Prior to dialing up the necessary finishing kick, a game the Steelers had dominated in the first half was in danger of slipping away in the second.

Fortunately, the Steelers "collectively did not blink," head coach Mike Tomlin noted.

The Falcons, conversely, did.

And that, too, was a component of Steelers 19, Falcons 16 on Sunday afternoon at Mercedes-Benz Stadium.

Atlanta had a 10-yard touchdown run nullified by a holding penalty on first-and-goal from the Steelers' 10-yard line midway through the fourth quarter.

And two snaps later the Falcons committed a false start on second-and-goal from the Steelers' 18.

And that sequence, as much as anything else, was how a drive that lasted 16 plays and took 9:21 to compete ended not with seven points and a 20-19 Atlanta advantage but with three points and the Steelers still in possession of the lead at 19-16.

"I'm not going to pretend like it was something that we did," Tomlin acknowledged. "Often times it's not. Same thing happened to us on offense, to be quite honest with you. Some of those drives got stopped by a false start or something that put us behind the chains, and they didn't necessarily stop us, we stopped us.

"Offenses do that, and so I thought that was kind of reflective of what transpired."

As Chuck Noll once noted, "Before you can win a game you have to not lose it."

Atlanta losing this one also included the Falcons going off-script initially.

The Falcons, a running team if ever there was one, threw five passes on their first seven snaps (including a run that was negated by a holding penalty) and attempted four more on their seven-play second possession.

By halftime they had run the ball six times for 28 yards and tried to throw it 16 times (17 if you included Cam Heyward's sack of Marcus Mariota in the second quarter) on the way to a 16-6 deficit.

In the second half Atlanta got back into character and ran it 22 times for 118 yards.

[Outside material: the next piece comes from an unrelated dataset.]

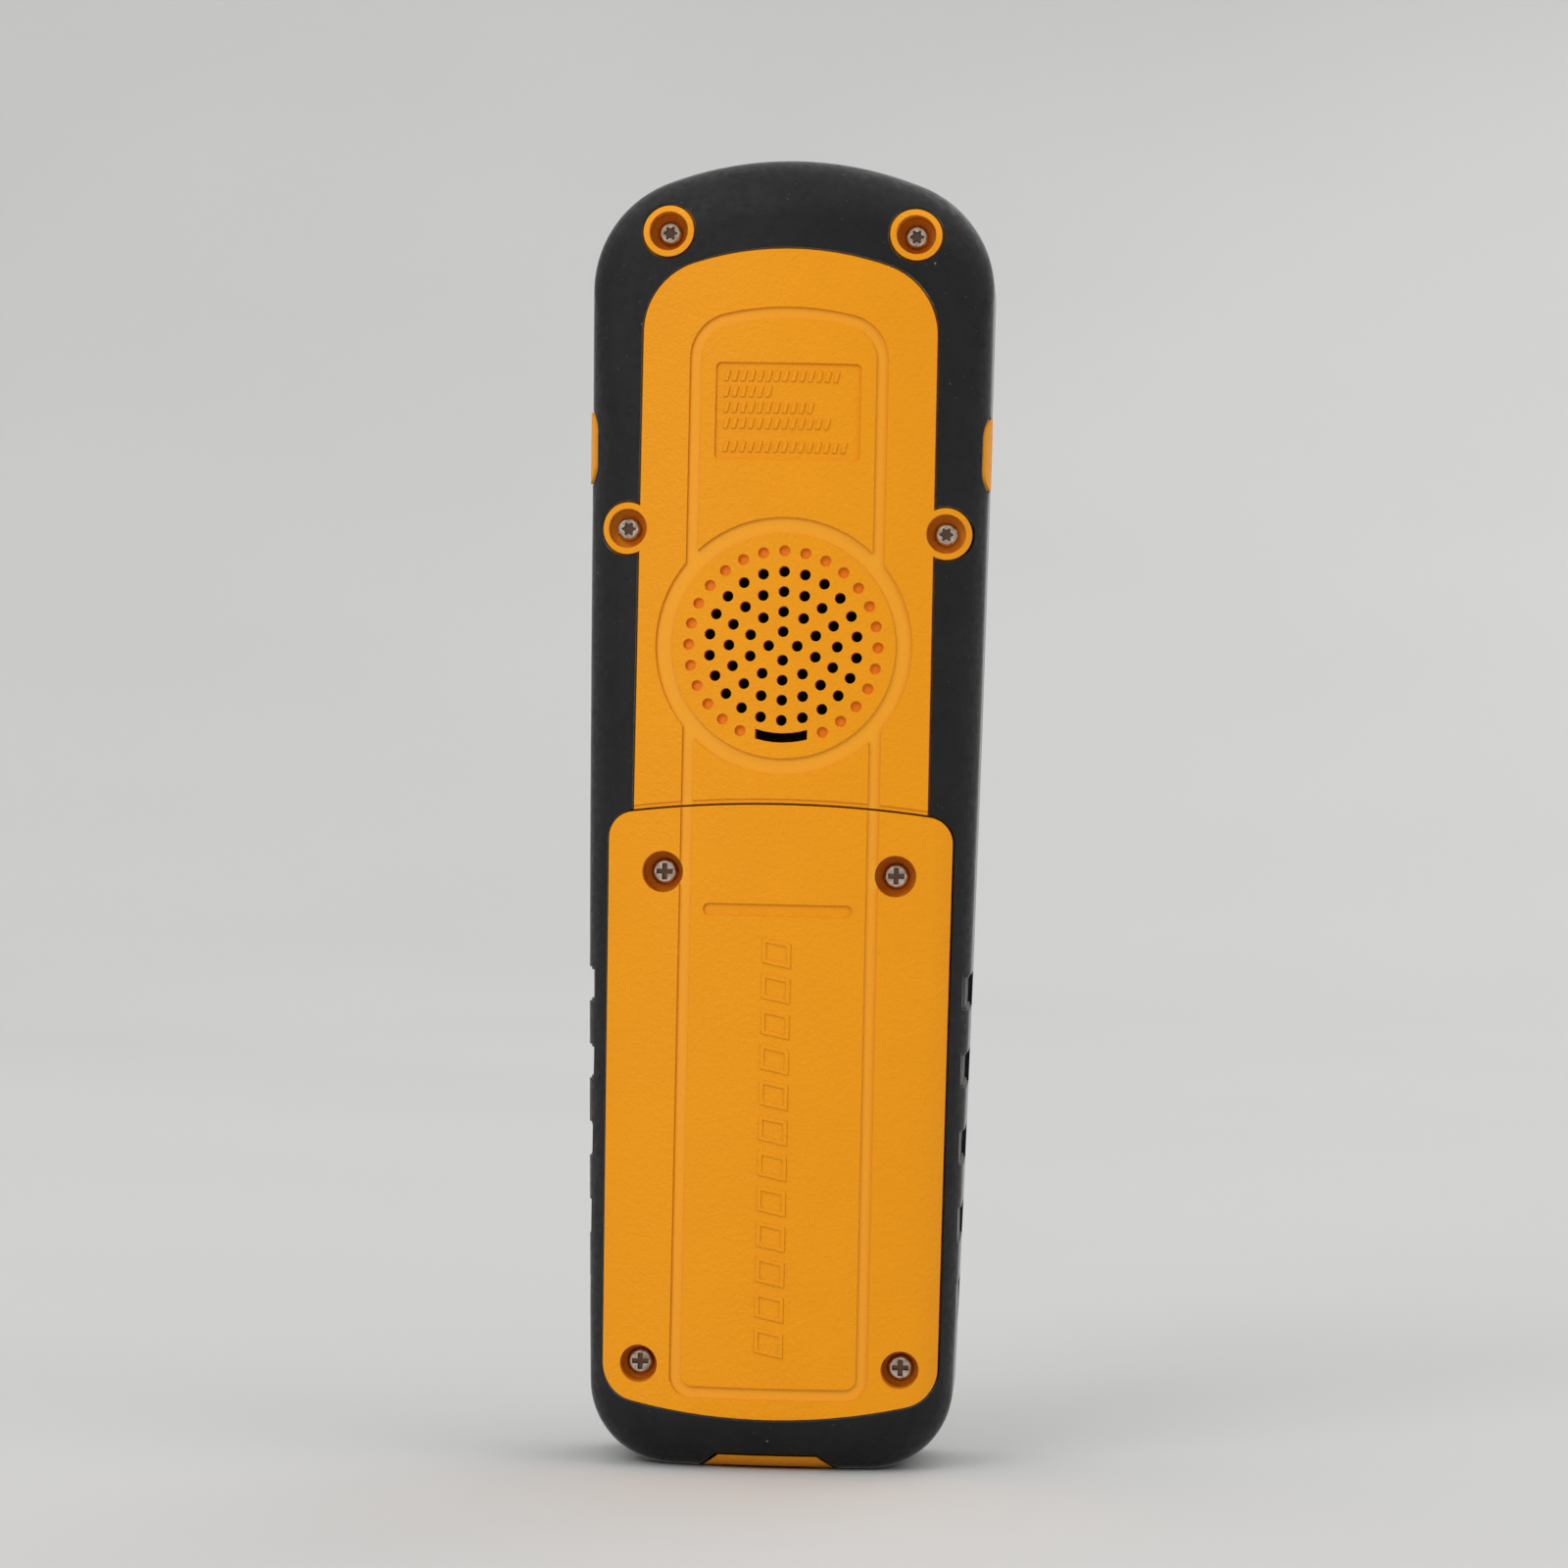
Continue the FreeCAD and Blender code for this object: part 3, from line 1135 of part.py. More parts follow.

"Every team plays games differently," T.J. Watt offered. "They do one thing all the way leading up to the game and you think they're going to stick to what they do and then all of a sudden, they play us, and it seems to change a little bit.

"You can never really be surprised. At the end of the day, we just have to be able to defend what they give us."

You have to be able to adjust.

You also have to not beat yourself.

The Steelers, at 5-7 and riding the season's first two-game winning streak, appear to have that much figured out.